Exercise details: Quote the listing below in its entirety.

Entries shown:
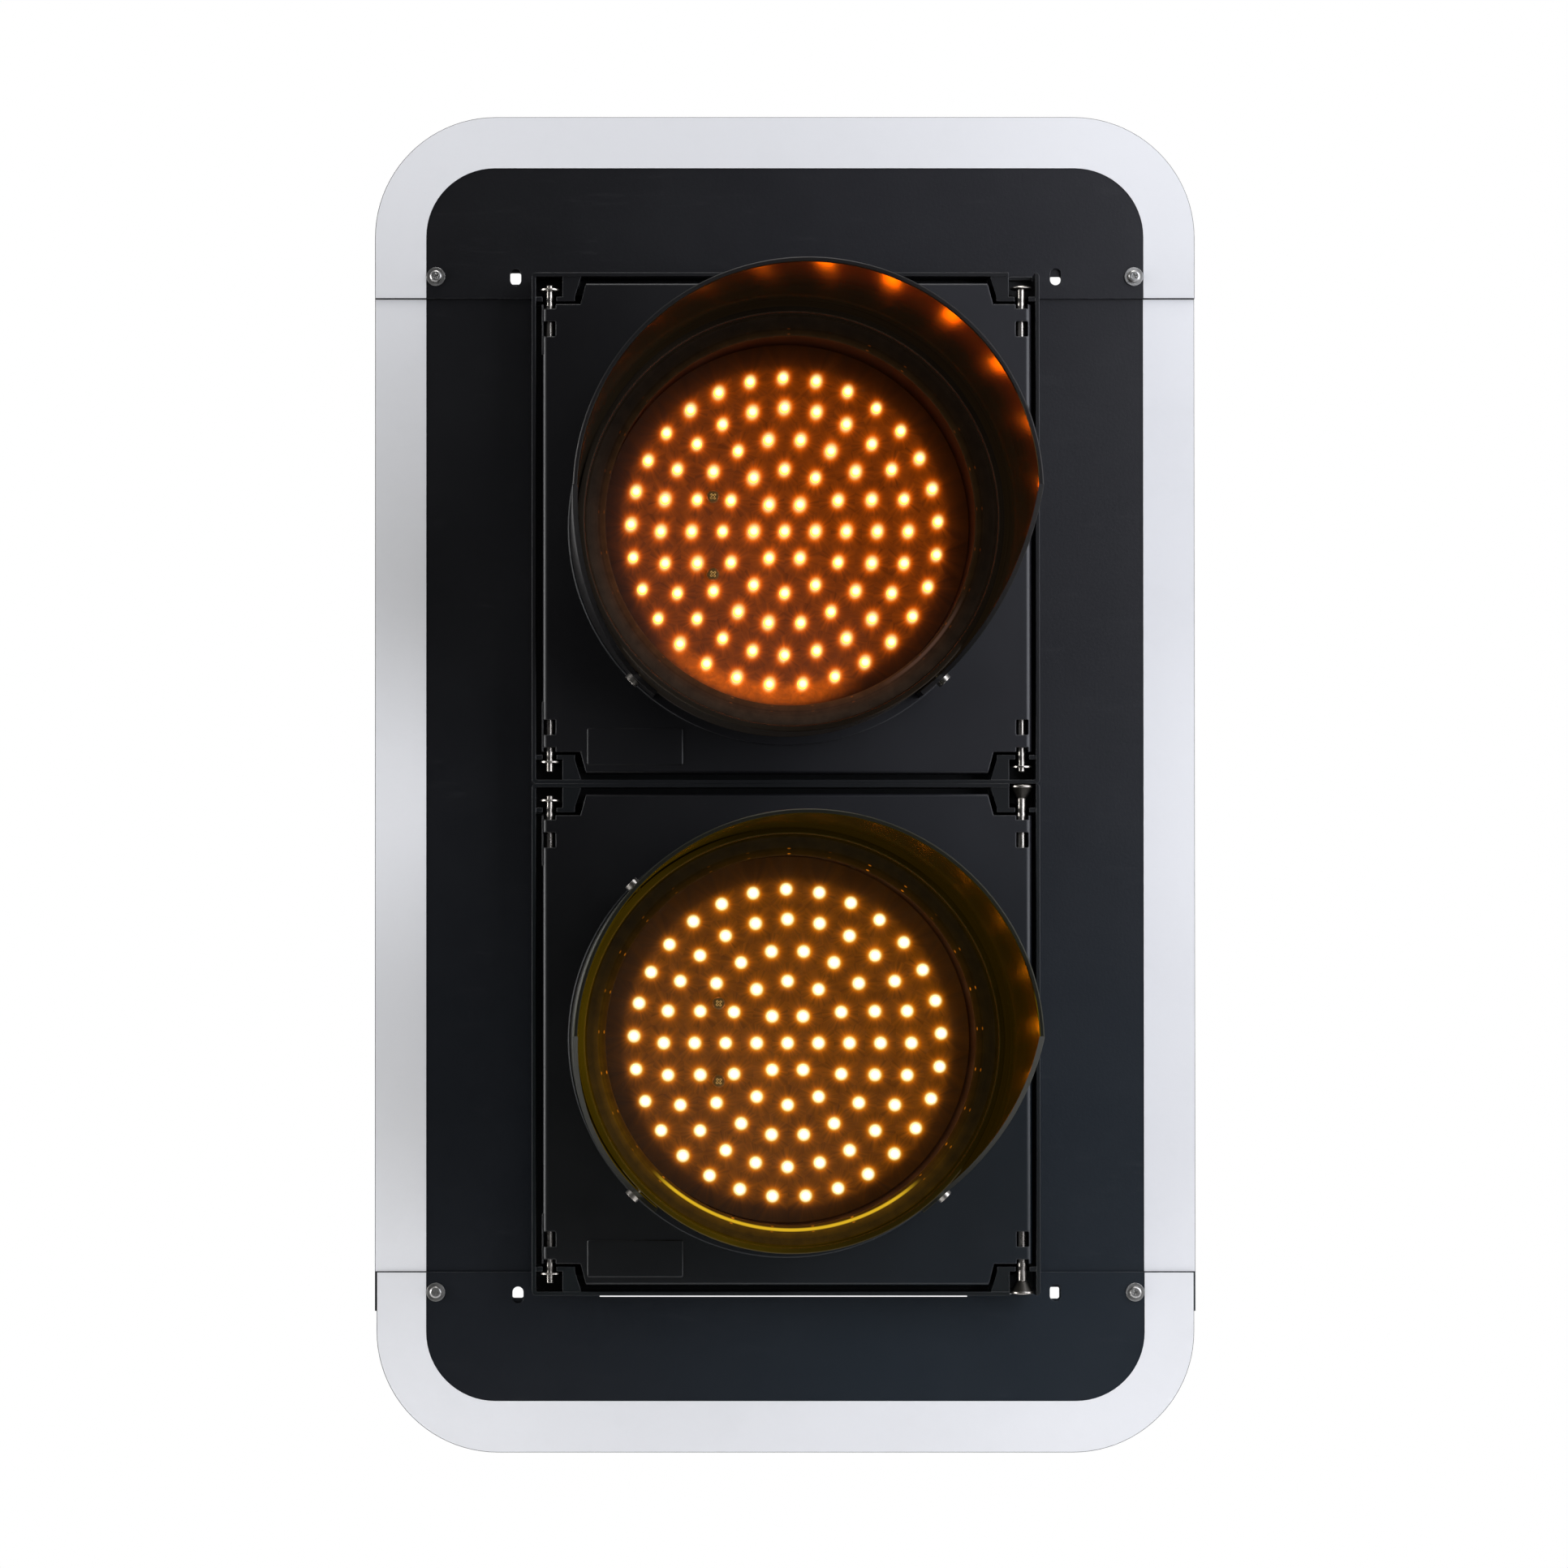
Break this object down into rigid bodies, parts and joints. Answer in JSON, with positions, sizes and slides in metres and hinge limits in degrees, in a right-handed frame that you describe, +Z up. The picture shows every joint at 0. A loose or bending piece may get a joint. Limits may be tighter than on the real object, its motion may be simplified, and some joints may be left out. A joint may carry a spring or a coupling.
{
  "type": "traffic signal head",
  "caption": "Street signal head with round LED aspects in stacked modules, cutaway visors, hinged doors and a white-bordered backing board.",
  "frame": {"origin": "centre of the bottom bracket bore, on the underside of the lower housing", "axes": "+Z up along the bracket bores, -Y towards the road user, +X to the right as the road user sees it"},
  "size_m": [0.445, 0.283, 0.7246],
  "materials": {
    "housing_plastic": "moulded black polycarbonate, fine semi-matte",
    "door_plastic": "moulded black polycarbonate, fine semi-matte",
    "visor_plastic": "black polycarbonate, semi-gloss",
    "board_paint": "black powder coat, matte",
    "reflective_film": "white retroreflective sheeting",
    "zinc_steel": "zinc plated steel",
    "stainless": "stainless steel, turned",
    "brass": "brass screws",
    "rubber": "black EPDM",
    "bezel_plastic": "black lamp bezel, semi-gloss",
    "lens_clear": "clear polycarbonate lens",
    "led_orange": "lit amber LED",
    "led_yellow": "lit yellow-amber LED",
    "holder_plastic": "black LED holder plate",
    "board_green": "dark solder mask",
    "lamp_plastic": "dark grey lamp body",
    "terminal_plastic": "light grey terminal plastic"
  },
  "bodies": {
    "housing": {"board_bottom_cap": "board_paint", "board_brackets": "zinc_steel", "board_left_panel": "board_paint", "board_nuts": "stainless", "board_right_panel": "board_paint", "board_screws": "stainless", "board_top_cap": "board_paint", "board_washers": "stainless", "border_film_bottom": "reflective_film", "border_film_left": "reflective_film", "border_film_right": "reflective_film", "border_film_top": "reflective_film", "bracket_nuts": "stainless", "bracket_screws": "stainless", "coupling_nuts": "zinc_steel", "coupling_seal": "rubber", "coupling_tube": "zinc_steel", "coupling_washers": "zinc_steel", "lower_housing": "housing_plastic", "terminal_block": "terminal_plastic", "terminal_screws": "brass", "upper_housing": "housing_plastic"},
    "upper_door": {"upper_door": "door_plastic", "upper_door_gasket": "rubber", "upper_lamp_gasket": "rubber", "upper_lamp_shell": "lamp_plastic", "upper_lamp_clamps": "stainless", "upper_clamp_screws": "stainless", "upper_led_board": "board_green", "upper_led_holder": "holder_plastic", "upper_pcb_screws": "stainless", "upper_leds": "led_orange", "upper_lamp_connector": "terminal_plastic", "upper_lens": "lens_clear", "upper_bezel": "bezel_plastic", "upper_visor": "visor_plastic", "upper_visor_screws": "stainless", "upper_hinge_pins": "stainless", "upper_keeper_pin": "stainless", "upper_pin_clips": "stainless"},
    "lower_door": {"lower_door": "door_plastic", "lower_door_gasket": "rubber", "lower_lamp_gasket": "rubber", "lower_lamp_shell": "lamp_plastic", "lower_lamp_clamps": "stainless", "lower_clamp_screws": "stainless", "lower_led_board": "board_green", "lower_led_holder": "holder_plastic", "lower_pcb_screws": "stainless", "lower_leds": "led_yellow", "lower_lamp_connector": "terminal_plastic", "lower_lens": "lens_clear", "lower_bezel": "bezel_plastic", "lower_visor": "visor_plastic", "lower_visor_screws": "stainless", "lower_hinge_pins": "stainless", "lower_pin_clips": "stainless"},
    "upper_latch": {"upper_latch_pin": "stainless"},
    "lower_latch_top": {"lower_latch_pin_top": "stainless"},
    "lower_latch_bottom": {"lower_latch_pin_bottom": "stainless"}
  },
  "joints": [
    {"name": "upper_door_hinge", "type": "hinge", "parent": "housing", "child": "upper_door", "pos_m": [-0.127, -0.0595, 0.4125], "axis": [0, 0, -1], "range_deg": [0, 100]},
    {"name": "lower_door_hinge", "type": "hinge", "parent": "housing", "child": "lower_door", "pos_m": [-0.127, -0.0595, 0.1375], "axis": [0, 0, -1], "range_deg": [0, 100]},
    {"name": "upper_latch_turn", "type": "hinge", "parent": "upper_door", "child": "upper_latch", "pos_m": [0.127, -0.0595, 0.53], "axis": [0, 0, 1], "range_deg": [0, 90]},
    {"name": "lower_latch_top_turn", "type": "hinge", "parent": "lower_door", "child": "lower_latch_top", "pos_m": [0.127, -0.0595, 0.255], "axis": [0, 0, 1], "range_deg": [0, 90]},
    {"name": "lower_latch_bottom_turn", "type": "hinge", "parent": "lower_door", "child": "lower_latch_bottom", "pos_m": [0.127, -0.0595, 0.02], "axis": [0, 0, 1], "range_deg": [0, 90]}
  ]
}
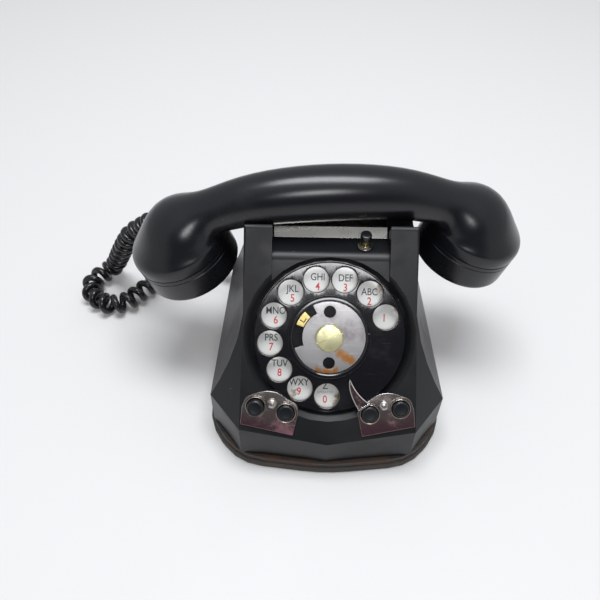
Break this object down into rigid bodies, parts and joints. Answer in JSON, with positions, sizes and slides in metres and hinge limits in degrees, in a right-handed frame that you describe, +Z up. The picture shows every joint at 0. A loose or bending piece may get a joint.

Solution for this problem:
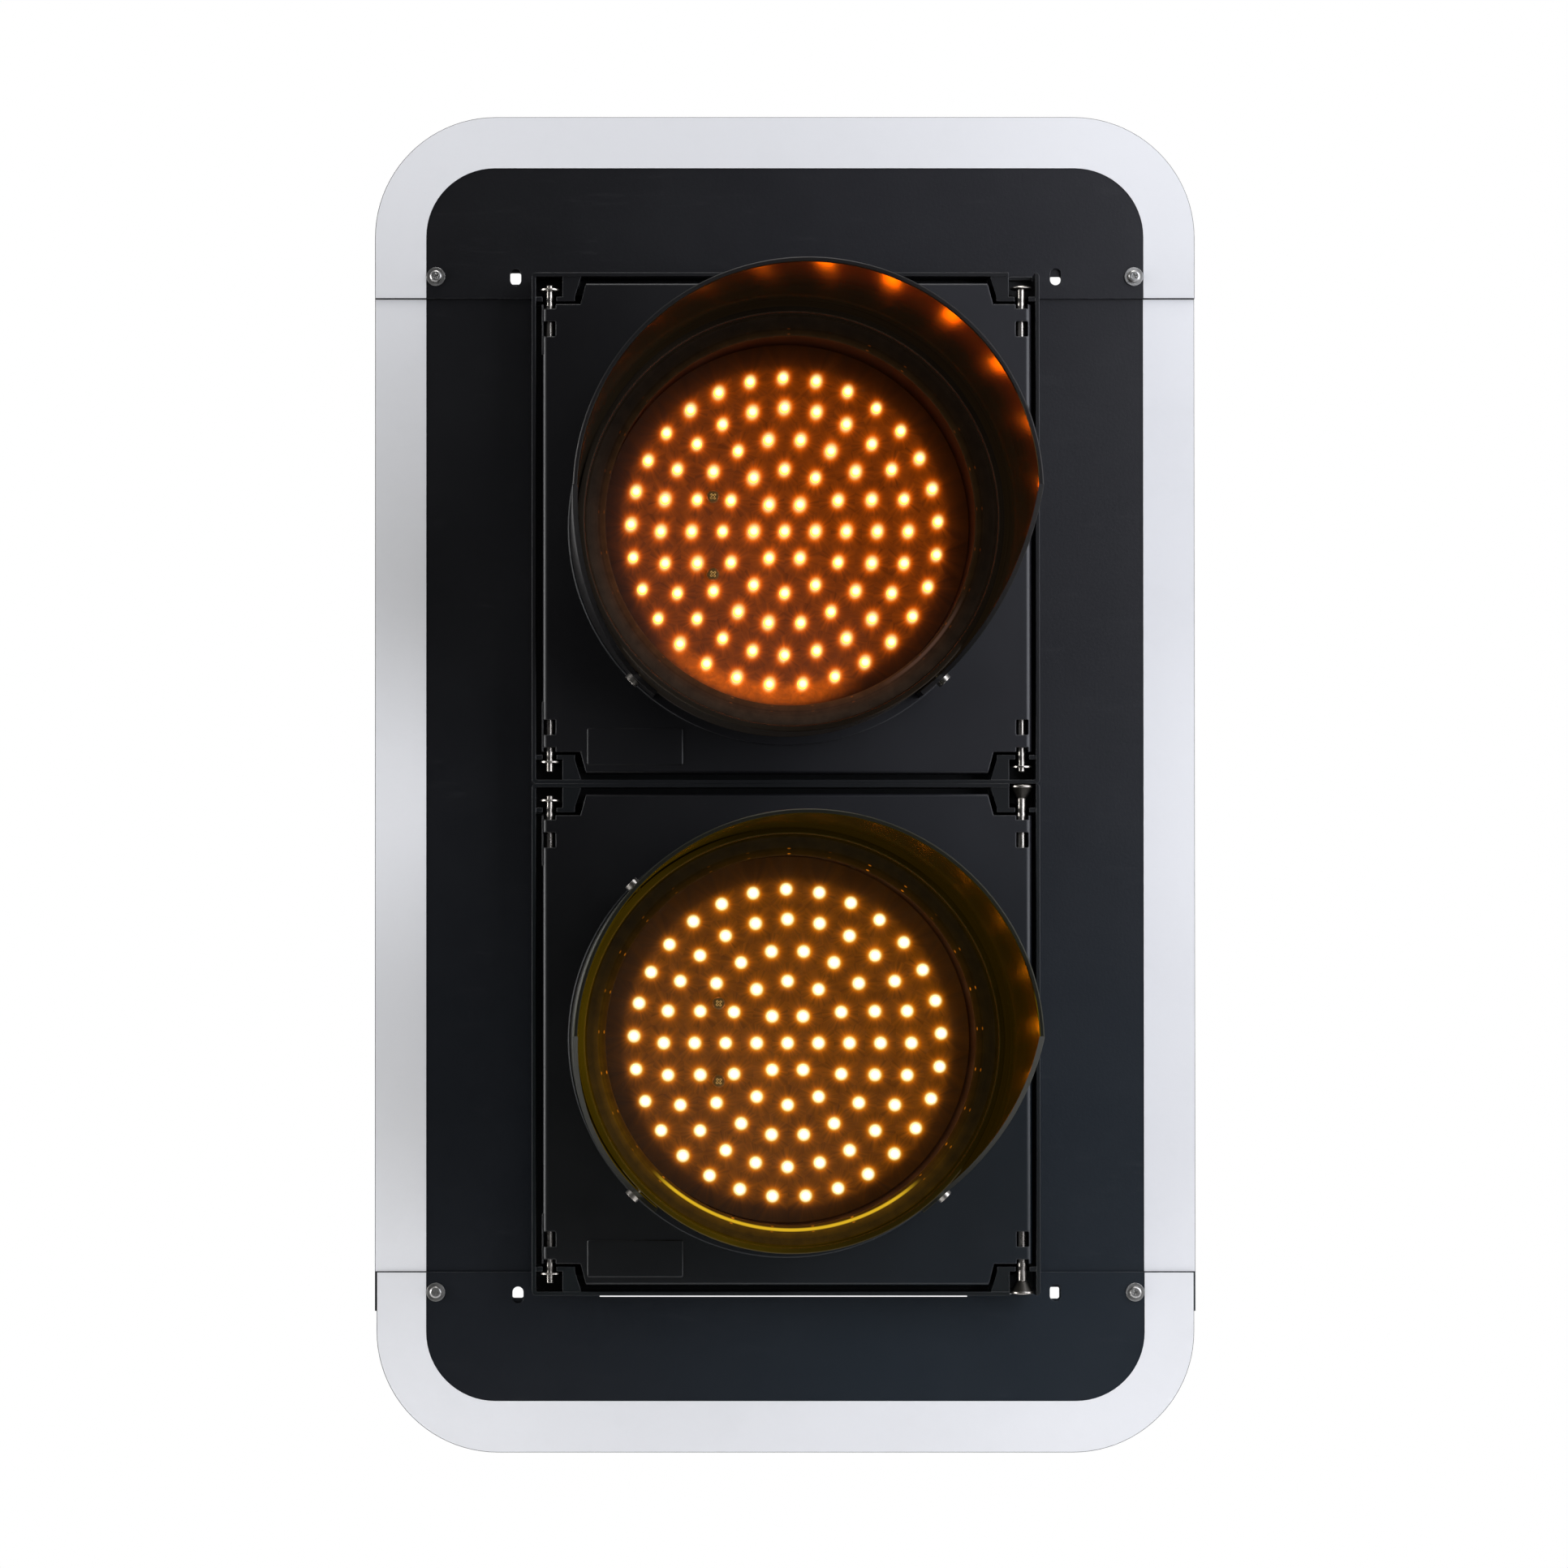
Break this object down into rigid bodies, parts and joints. Answer in JSON, with positions, sizes and slides in metres and hinge limits in degrees, in a right-handed frame that you describe, +Z up. The picture shows every joint at 0. A loose or bending piece may get a joint. Limits may be tighter than on the real object, its motion may be simplified, and some joints may be left out. A joint may carry a spring or a coupling.
{
  "type": "traffic signal head",
  "caption": "Street signal head with round LED aspects in stacked modules, cutaway visors, hinged doors and a white-bordered backing board.",
  "frame": {"origin": "centre of the bottom bracket bore, on the underside of the lower housing", "axes": "+Z up along the bracket bores, -Y towards the road user, +X to the right as the road user sees it"},
  "size_m": [0.445, 0.283, 0.7246],
  "materials": {
    "housing_plastic": "moulded black polycarbonate, fine semi-matte",
    "door_plastic": "moulded black polycarbonate, fine semi-matte",
    "visor_plastic": "black polycarbonate, semi-gloss",
    "board_paint": "black powder coat, matte",
    "reflective_film": "white retroreflective sheeting",
    "zinc_steel": "zinc plated steel",
    "stainless": "stainless steel, turned",
    "brass": "brass screws",
    "rubber": "black EPDM",
    "bezel_plastic": "black lamp bezel, semi-gloss",
    "lens_clear": "clear polycarbonate lens",
    "led_orange": "lit amber LED",
    "led_yellow": "lit yellow-amber LED",
    "holder_plastic": "black LED holder plate",
    "board_green": "dark solder mask",
    "lamp_plastic": "dark grey lamp body",
    "terminal_plastic": "light grey terminal plastic"
  },
  "bodies": {
    "housing": {"board_bottom_cap": "board_paint", "board_brackets": "zinc_steel", "board_left_panel": "board_paint", "board_nuts": "stainless", "board_right_panel": "board_paint", "board_screws": "stainless", "board_top_cap": "board_paint", "board_washers": "stainless", "border_film_bottom": "reflective_film", "border_film_left": "reflective_film", "border_film_right": "reflective_film", "border_film_top": "reflective_film", "bracket_nuts": "stainless", "bracket_screws": "stainless", "coupling_nuts": "zinc_steel", "coupling_seal": "rubber", "coupling_tube": "zinc_steel", "coupling_washers": "zinc_steel", "lower_housing": "housing_plastic", "terminal_block": "terminal_plastic", "terminal_screws": "brass", "upper_housing": "housing_plastic"},
    "upper_door": {"upper_door": "door_plastic", "upper_door_gasket": "rubber", "upper_lamp_gasket": "rubber", "upper_lamp_shell": "lamp_plastic", "upper_lamp_clamps": "stainless", "upper_clamp_screws": "stainless", "upper_led_board": "board_green", "upper_led_holder": "holder_plastic", "upper_pcb_screws": "stainless", "upper_leds": "led_orange", "upper_lamp_connector": "terminal_plastic", "upper_lens": "lens_clear", "upper_bezel": "bezel_plastic", "upper_visor": "visor_plastic", "upper_visor_screws": "stainless", "upper_hinge_pins": "stainless", "upper_keeper_pin": "stainless", "upper_pin_clips": "stainless"},
    "lower_door": {"lower_door": "door_plastic", "lower_door_gasket": "rubber", "lower_lamp_gasket": "rubber", "lower_lamp_shell": "lamp_plastic", "lower_lamp_clamps": "stainless", "lower_clamp_screws": "stainless", "lower_led_board": "board_green", "lower_led_holder": "holder_plastic", "lower_pcb_screws": "stainless", "lower_leds": "led_yellow", "lower_lamp_connector": "terminal_plastic", "lower_lens": "lens_clear", "lower_bezel": "bezel_plastic", "lower_visor": "visor_plastic", "lower_visor_screws": "stainless", "lower_hinge_pins": "stainless", "lower_pin_clips": "stainless"},
    "upper_latch": {"upper_latch_pin": "stainless"},
    "lower_latch_top": {"lower_latch_pin_top": "stainless"},
    "lower_latch_bottom": {"lower_latch_pin_bottom": "stainless"}
  },
  "joints": [
    {"name": "upper_door_hinge", "type": "hinge", "parent": "housing", "child": "upper_door", "pos_m": [-0.127, -0.0595, 0.4125], "axis": [0, 0, -1], "range_deg": [0, 100]},
    {"name": "lower_door_hinge", "type": "hinge", "parent": "housing", "child": "lower_door", "pos_m": [-0.127, -0.0595, 0.1375], "axis": [0, 0, -1], "range_deg": [0, 100]},
    {"name": "upper_latch_turn", "type": "hinge", "parent": "upper_door", "child": "upper_latch", "pos_m": [0.127, -0.0595, 0.53], "axis": [0, 0, 1], "range_deg": [0, 90]},
    {"name": "lower_latch_top_turn", "type": "hinge", "parent": "lower_door", "child": "lower_latch_top", "pos_m": [0.127, -0.0595, 0.255], "axis": [0, 0, 1], "range_deg": [0, 90]},
    {"name": "lower_latch_bottom_turn", "type": "hinge", "parent": "lower_door", "child": "lower_latch_bottom", "pos_m": [0.127, -0.0595, 0.02], "axis": [0, 0, 1], "range_deg": [0, 90]}
  ]
}
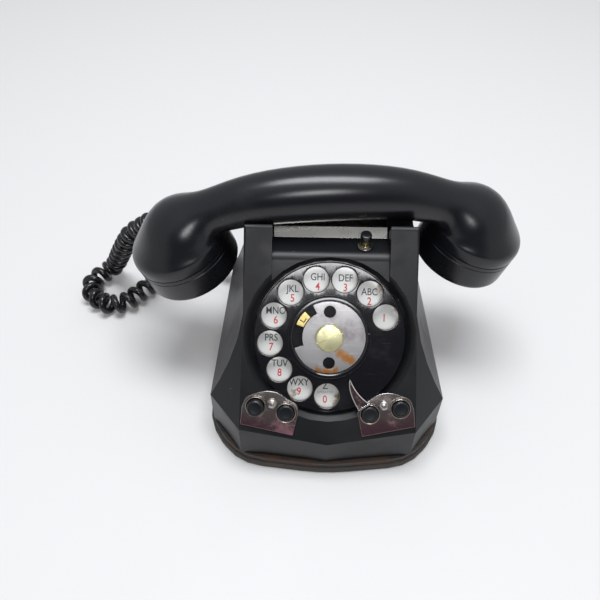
Break this object down into rigid bodies, parts and joints. Answer in JSON, with positions, sizes and slides in metres and hinge limits in degrees, in a right-handed frame that you describe, +Z up. The picture shows every joint at 0. A loose or bending piece may get a joint.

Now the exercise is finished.